◆ **Given task**:
Repeat every line, exactly, from the very first through the one where "dish_slope = 5; // [1:0.5:10]" appears. Add nothing else.
== == ==
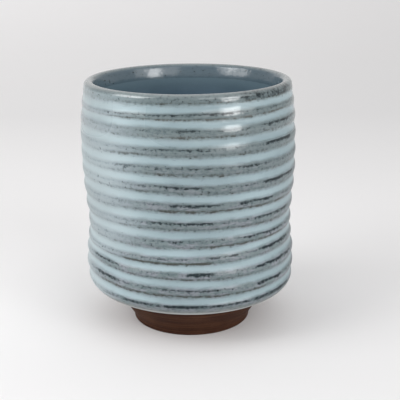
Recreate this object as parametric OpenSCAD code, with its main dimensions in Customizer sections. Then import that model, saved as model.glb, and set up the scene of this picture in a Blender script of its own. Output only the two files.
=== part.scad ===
// Yunomi tea cup: a tall handleless cup of dark stoneware, thrown on the wheel with
// its finger ridges left on the wall, and turned underneath to leave a bare foot ring.
// A thick pale glaze pools in the grooves outside, and a darker liner glaze coats the inside.
// +Z is up, and the origin is the centre of the foot ring's resting face.

/* [Cup] */
// Widest diameter of the cup, over the glaze at the shoulder
cup_d = 80; // [70:0.5:90]
// Height from the resting face to the top of the lip
cup_h = 93.4; // [84:0.1:106]
// How far the lip stands in from the shoulder
lip_in = 1.8; // [0.5:0.1:4]
// How far the waist, below the middle of the wall, stands in from the shoulder
waist_in = 1.2; // [0.2:0.1:3]
// How far the belly, low on the wall, stands in from the shoulder
belly_in = 0.3; // [0:0.1:2]
// How far the heel, where the wall turns under, stands in from the shoulder
heel_in = 0.5; // [0.2:0.1:3]
// Radius of the rounded heel, over the glaze
heel_round = 6.7; // [5:0.1:8]

/* [Clay wall] */
// Thickness of the clay at a ridge's crest
wall_t = 4.7; // [4:0.1:6]
// Radius of the rounded lip, over the glaze
lip_round = 1.85; // [1.5:0.05:2.2]
// Flare of the inside of the mouth above the liner, from upright, in degrees
mouth_flare = 15; // [5:1:22]
// Radius of the corner between the inside wall and the floor
inside_round = 10; // [6:0.5:14]
// Thickness of the clay floor at its centre, above the foot's recess
floor_t = 7; // [6:0.1:9]
// Slope of the dished floor where it meets the inside corner, in degrees
dish_slope = 5; // [1:0.5:10]

/* [Throwing ridges] */
// Height from one groove to the next, a finger's width on the wheel
ridge_pitch = 6.2; // [5:0.1:9]
// Depth of a groove in the glazed surface
groove_depth = 0.5; // [0.2:0.05:1]
// Height of the lowest groove above the heel's centre of curvature
low_groove_up = 0.6; // [0:0.1:2]
// Depth below the lowest groove of the ridge that it leaves on the rounded heel
low_ridge_down = 3; // [2:0.1:4]
// Depth of the highest groove below the middle of the lip's roll
high_groove_down = 2.7; // [1.5:0.1:4]

/* [Foot] */
// Diameter of the foot ring at its resting face
foot_d = 45; // [40:0.5:48]
// Diameter of the recess inside the foot ring
recess_d = 34; // [28:0.5:37]
// Depth of the recess inside the foot ring
recess_depth = 8.5; // [6:0.1:10]
// Height of the foot, up to the underside of the cup
foot_h = 13.8; // [12:0.1:15]
// Height of the straight band that the turning tool leaves at the bottom of the foot
foot_band_h = 1.8; // [1:0.1:3]
// Flare of the foot above that band, from upright, in degrees
foot_flare = 32; // [20:1:36]
// Rise of the cup's underside from the foot to the heel, in degrees
underside_slope = 10; // [4:1:14]
// Radius where the flared foot meets the underside
neck_round = 2.5; // [1.5:0.1:4]
// Radius on the two edges of the resting face
foot_edge_round = 0.5; // [0.2:0.1:1]
// Radius in the corner of the recess
recess_round = 2; // [1:0.1:3]

/* [Glaze] */
// Thickness of the outer glaze on a ridge's crest and over the lip
glaze_crest_t = 0.25; // [0.15:0.05:0.5]
// Thickness of the outer glaze pooled in a groove
glaze_groove_t = 1; // [0.6:0.05:1.4]
// Thickness of the outer glaze where it gathers on the heel and at its lower edge
glaze_heel_t = 0.8; // [0.4:0.05:1.2]
// Turn of the heel left bare below the lower edge of the outer glaze, in degrees
bare_turn = 12; // [8:1:20]
// Depth below the lip's top to which the outer glaze runs down inside the mouth
mouth_overlap = 5.4; // [4:0.1:9]
// Thickness of the liner glaze inside
liner_t = 0.4; // [0.2:0.05:0.8]

/* [Hidden] */
$fn = 144;

// Facets to one groove and ridge, outside and under the glaze, to a round, and up the inside wall
ridge_steps = 10;
clay_ridge_steps = 6;
round_steps = 10;
inside_steps = 24;

// Heights of the belly, the waist and the two ends of the shoulder, from heel to lip
belly_share = 0.08;
waist_share = 0.29;
shoulder_low_share = 0.615;
shoulder_high_share = 0.73;
// Uneven finger spacing from the heel up, each as a share of the pitch
pitch_shares = [1.03, 0.90, 0.89, 1.05, 1.08, 1.08, 1.03, 1.05, 1.00, 0.98, 0.86];

foot_r = foot_d / 2;
recess_r = recess_d / 2;
shoulder_r = cup_d / 2;
lip_r = shoulder_r - lip_in;
lip_centre = [lip_r - lip_round, cup_h - lip_round];

// The flare and the underside are two straight lines that meet at the neck
neck = [foot_r + (foot_h - foot_band_h) * tan(foot_flare), foot_h];
clay_heel_round = heel_round - glaze_heel_t;
heel_r = shoulder_r - heel_in - heel_round;
heel_centre = [
    heel_r,
    foot_h + (heel_r - neck.x) * tan(underside_slope) + clay_heel_round / cos(underside_slope),
];

wall_h = lip_centre.y - heel_centre.y;
floor_z = recess_depth + floor_t;
liner_top = cup_h - mouth_overlap;

// Places of the grooves: as many pitches as fit the wall, spread over it by the uneven shares
low_groove = heel_centre.y + low_groove_up;
high_groove = lip_centre.y - high_groove_down;
gaps = max(1, round((high_groove - low_groove) / ridge_pitch));
function pitches_below(k) =
    k == 0 ? 0 : pitches_below(k - 1) + pitch_shares[(k - 1) % len(pitch_shares)];
function groove_z(k) = low_groove + (high_groove - low_groove) * pitches_below(k) / pitches_below(gaps);

// A blend from 0 to 1 that starts and ends level
function ease(t) = let (u = max(0, min(1, t))) u * u * (3 - 2 * u);
function blend(a, b, t) = a + (b - a) * t;

// Radius over the ridges' crests at a share s of the way from heel to lip
function crest_r_at(s) =
    s < belly_share ? shoulder_r - blend(heel_in, belly_in, ease(s / belly_share)) :
    s < waist_share ?
        shoulder_r - blend(belly_in, waist_in, ease((s - belly_share) / (waist_share - belly_share))) :
    s < shoulder_low_share ?
        shoulder_r - waist_in * (1 - ease((s - waist_share) / (shoulder_low_share - waist_share))) :
    s < shoulder_high_share ? shoulder_r :
        shoulder_r - lip_in * pow((s - shoulder_high_share) / (1 - shoulder_high_share), 2);
// Radius on the rounded heel at height z, under a coat of thickness t
function heel_r_at(z, t = 0) = heel_r + sqrt(pow(heel_round - t, 2) - pow(z - heel_centre.y, 2));
function crest_r(z) = z < heel_centre.y ? heel_r_at(z) : crest_r_at((z - heel_centre.y) / wall_h);

// How much of a groove there is at a phase in degrees: 1 at its centre, 0 on the crest
function groove_at(phase) = (1 + cos(phase)) / 2;

// Samples up the outside wall, each a height and its share of a groove, with so many steps to a ridge
low_ridge = low_groove - low_ridge_down;
function wall_samples(steps) = let (half = steps / 2) [
    for (i = [0 : half - 1])
        [blend(low_ridge, low_groove, i / half), groove_at(180 - 180 * i / half)],
    for (k = [0 : gaps - 1], i = [0 : steps - 1])
        [blend(groove_z(k), groove_z(k + 1), i / steps), groove_at(360 * i / steps)],
    for (i = [0 : half])
        [blend(high_groove, lip_centre.y, i / half), groove_at(180 * i / half)],
];

// Level thickness of the outer glaze: gathered on the heel, thin on the crests, pooled in the grooves
low_ridge_t = heel_r_at(low_ridge) - heel_r_at(low_ridge, glaze_heel_t);
function glaze_t(z, groove) =
    let (land_t = blend(low_ridge_t, glaze_crest_t, ease((z - low_ridge) / (2 * low_ridge_down))))
    blend(land_t, glaze_groove_t, groove);
function glazed_r(z, groove) = crest_r(z) - groove_depth * groove;

glazed_wall = [for (s = wall_samples(ridge_steps)) [glazed_r(s[0], s[1]), s[0]]];
clay_wall = [for (s = wall_samples(clay_ridge_steps)) [glazed_r(s[0], s[1]) - glaze_t(s[0], s[1]), s[0]]];

// The flared inside of the mouth, under a coat of thickness t: the radius of its lower edge at the
// liner's top, where a line at the flare's slope leaves the lip's roll
clay_lip_round = lip_round - glaze_crest_t;
flare_end = 180 - mouth_flare;
function flare_low_r(t) =
    let (high = lip_centre + (clay_lip_round + t) * [cos(flare_end), sin(flare_end)])
    high.x - (high.y - liner_top) * tan(mouth_flare);

// Clay thickness changes from the shoulder up, so that the inside wall meets the flare's lower edge
mouth_clay_t = crest_r(liner_top) - glaze_crest_t - flare_low_r(0);
shoulder_top = blend(heel_centre.y, lip_centre.y, shoulder_high_share);
function bore_r(z) =
    crest_r(z) - glaze_crest_t
        - blend(wall_t, mouth_clay_t, ease((z - shoulder_top) / (liner_top - shoulder_top)));

// Points of an arc about a centre, from one angle to another
function arc(centre, r, from, to, steps = round_steps) =
    [for (i = [0 : steps]) centre + r * [cos(blend(from, to, i / steps)), sin(blend(from, to, i / steps))]];

// Points of a round of radius r in the corner p, between the straight lines to a and b
function corner(a, p, b, r, steps = round_steps) =
    let (
        to_a = (a - p) / norm(a - p),
        to_b = (b - p) / norm(b - p),
        half = acos(to_a * to_b) / 2,
        centre = p + (to_a + to_b) / norm(to_a + to_b) * r / sin(half),
        first = p + to_a * r / tan(half) - centre,
        last = p + to_b * r / tan(half) - centre,
        from = atan2(first.y, first.x),
        turn = atan2(last.y, last.x) - from
    )
    arc(centre, r, from, from + (turn > 180 ? turn - 360 : turn < -180 ? turn + 360 : turn), steps);

// The inside corner's arc and the dished floor, a parabola that meets it without a kink
inside_wall_r = bore_r(floor_z + inside_round);
dish_r = inside_wall_r - inside_round * (1 - sin(dish_slope));
dish_depth = dish_r * tan(dish_slope) / 2;
inside_centre = [inside_wall_r - inside_round, floor_z + dish_depth + inside_round * cos(dish_slope)];

// The inside surface from the centre of the floor up to a height, a coat of thickness t inside the clay
function inside_surface(t, top) =
    let (
        edge = inside_centre + (inside_round - t) * [sin(dish_slope), -cos(dish_slope)],
        base = floor_z + t,
        wall_low = inside_centre.y
    )
    concat(
        [for (i = [0 : round_steps - 1])
            [edge.x * i / round_steps, blend(base, edge.y, pow(i / round_steps, 2))]],
        arc(inside_centre, inside_round - t, dish_slope - 90, 0),
        [for (i = [1 : inside_steps])
            let (z = blend(wall_low, top, i / inside_steps)) [bore_r(z) - t, z]]
    );
function reversed(points) = [for (i = [len(points) - 1 : -1 : 0]) points[i]];

// Point on the heel's arc at an angle, under a coat of thickness t
function heel_point(angle, t = 0) = heel_centre + (heel_round - t) * [cos(angle), sin(angle)];

// The heel's arc turns from the underside's slope up to the lowest ridge, and part of it is bare
heel_low = underside_slope - 90;
bead_top = heel_low + bare_turn;
bead_low = bead_top - atan(glaze_heel_t / clay_heel_round);
underside_end = heel_point(heel_low, glaze_heel_t);

// The bare foot: recess, resting face, straight band, flare and neck, up to the end of the underside
foot_outline = concat(
    [[0, recess_depth]],
    corner([0, recess_depth], [recess_r, recess_depth], [recess_r, 0], recess_round),
    corner([recess_r, recess_depth], [recess_r, 0], [foot_r, 0], foot_edge_round),
    corner([recess_r, 0], [foot_r, 0], [foot_r, foot_band_h], foot_edge_round),
    [[foot_r, foot_band_h]],
    corner([foot_r, foot_band_h], neck, underside_end, neck_round)
);

// Angle on the heel's arc at which a coat of thickness t reaches the lowest ridge
function low_ridge_angle(t) = asin((low_ridge - heel_centre.y) / (heel_round - t));

// The heel under the glaze and over it, each up to just below the lowest ridge
bare_heel = arc(heel_centre, clay_heel_round, heel_low, bead_low, 2);
clay_heel = arc(heel_centre, clay_heel_round, bead_low, low_ridge_angle(glaze_heel_t));
glazed_heel = arc(heel_centre, heel_round, bead_top, low_ridge_angle(0));

// The outer glaze ends in a rounded bead as thick as the coat there
glaze_bead = arc(heel_point(bead_top, glaze_heel_t), glaze_heel_t, bead_top - 90, bead_top);

// Drops the last point of a list, where the next list starts at the same place
function but_last(points) = [for (i = [0 : len(points) - 2]) points[i]];

module clay_body() {
    color("#54362a")
        rotate_extrude()
            polygon(concat(
                foot_outline,
                but_last(bare_heel),
                but_last(clay_heel),
                clay_wall,
                arc(lip_centre, clay_lip_round, 0, flare_end),
                reversed(inside_surface(0, liner_top))
            ));
}

module outer_glaze() {
    color("#a7bcc4")
        rotate_extrude()
            polygon(concat(
                but_last(glaze_bead),
                but_last(glazed_heel),
                glazed_wall,
                arc(lip_centre, lip_round, 0, flare_end, 2 * round_steps),
                [[flare_low_r(glaze_crest_t), liner_top], [flare_low_r(0), liner_top]],
                arc(lip_centre, clay_lip_round, flare_end, 0),
                reversed(clay_wall),
                reversed(but_last(clay_heel))
            ));
}

module inner_glaze() {
    color("#56697a")
        rotate_extrude()
            polygon(concat(
                inside_surface(liner_t, liner_top),
                reversed(inside_surface(0, liner_top))
            ));
}

clay_body();
outer_glaze();
inner_glaze();
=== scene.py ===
"""A yunomi tea cup in dark stoneware, with pale glaze pooled between its finger ridges.

Three pieces are worked out as surfaces of revolution that a potter's hand has moved a little: the
clay body with its turned foot, the outer glaze and the liner glaze. Lengths are in millimetres until
a mesh is made. Angles run round the cup from +X, and the photograph looks along +Y.
"""

import logging
import math
from collections.abc import Callable
from dataclasses import dataclass, field
from enum import Enum
from functools import reduce

import bpy
import numpy as np
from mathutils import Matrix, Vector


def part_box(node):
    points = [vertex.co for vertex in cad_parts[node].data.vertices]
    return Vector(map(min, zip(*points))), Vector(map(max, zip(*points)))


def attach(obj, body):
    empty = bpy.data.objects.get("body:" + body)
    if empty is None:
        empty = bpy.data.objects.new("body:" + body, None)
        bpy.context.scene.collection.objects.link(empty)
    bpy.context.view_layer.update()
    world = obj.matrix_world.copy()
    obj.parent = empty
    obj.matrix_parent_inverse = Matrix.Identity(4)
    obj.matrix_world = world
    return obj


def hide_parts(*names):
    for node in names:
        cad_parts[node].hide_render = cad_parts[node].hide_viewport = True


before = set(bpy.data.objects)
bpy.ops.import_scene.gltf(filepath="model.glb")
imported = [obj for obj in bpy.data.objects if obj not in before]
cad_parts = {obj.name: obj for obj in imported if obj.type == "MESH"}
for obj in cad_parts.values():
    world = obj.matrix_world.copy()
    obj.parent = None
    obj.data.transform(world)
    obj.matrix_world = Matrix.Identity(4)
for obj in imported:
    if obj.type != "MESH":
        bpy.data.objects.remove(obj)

log = logging.getLogger("yunomi")

MM = 0.001
BODY = "root"
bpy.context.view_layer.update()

Array = np.ndarray
Piece = bpy.types.Object
Socket = bpy.types.NodeSocket
Pair = tuple[float, float]
Triple = tuple[float, float, float]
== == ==
◆ **The answer**:
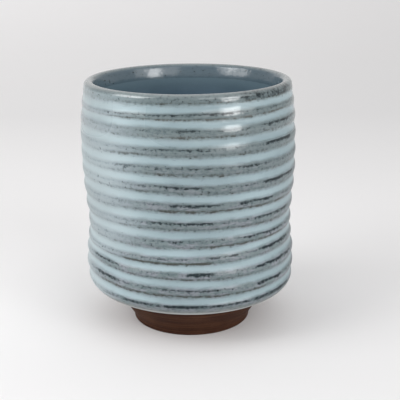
Recreate this object as parametric OpenSCAD code, with its main dimensions in Customizer sections. Then import that model, saved as model.glb, and set up the scene of this picture in a Blender script of its own. Output only the two files.
=== part.scad ===
// Yunomi tea cup: a tall handleless cup of dark stoneware, thrown on the wheel with
// its finger ridges left on the wall, and turned underneath to leave a bare foot ring.
// A thick pale glaze pools in the grooves outside, and a darker liner glaze coats the inside.
// +Z is up, and the origin is the centre of the foot ring's resting face.

/* [Cup] */
// Widest diameter of the cup, over the glaze at the shoulder
cup_d = 80; // [70:0.5:90]
// Height from the resting face to the top of the lip
cup_h = 93.4; // [84:0.1:106]
// How far the lip stands in from the shoulder
lip_in = 1.8; // [0.5:0.1:4]
// How far the waist, below the middle of the wall, stands in from the shoulder
waist_in = 1.2; // [0.2:0.1:3]
// How far the belly, low on the wall, stands in from the shoulder
belly_in = 0.3; // [0:0.1:2]
// How far the heel, where the wall turns under, stands in from the shoulder
heel_in = 0.5; // [0.2:0.1:3]
// Radius of the rounded heel, over the glaze
heel_round = 6.7; // [5:0.1:8]

/* [Clay wall] */
// Thickness of the clay at a ridge's crest
wall_t = 4.7; // [4:0.1:6]
// Radius of the rounded lip, over the glaze
lip_round = 1.85; // [1.5:0.05:2.2]
// Flare of the inside of the mouth above the liner, from upright, in degrees
mouth_flare = 15; // [5:1:22]
// Radius of the corner between the inside wall and the floor
inside_round = 10; // [6:0.5:14]
// Thickness of the clay floor at its centre, above the foot's recess
floor_t = 7; // [6:0.1:9]
// Slope of the dished floor where it meets the inside corner, in degrees
dish_slope = 5; // [1:0.5:10]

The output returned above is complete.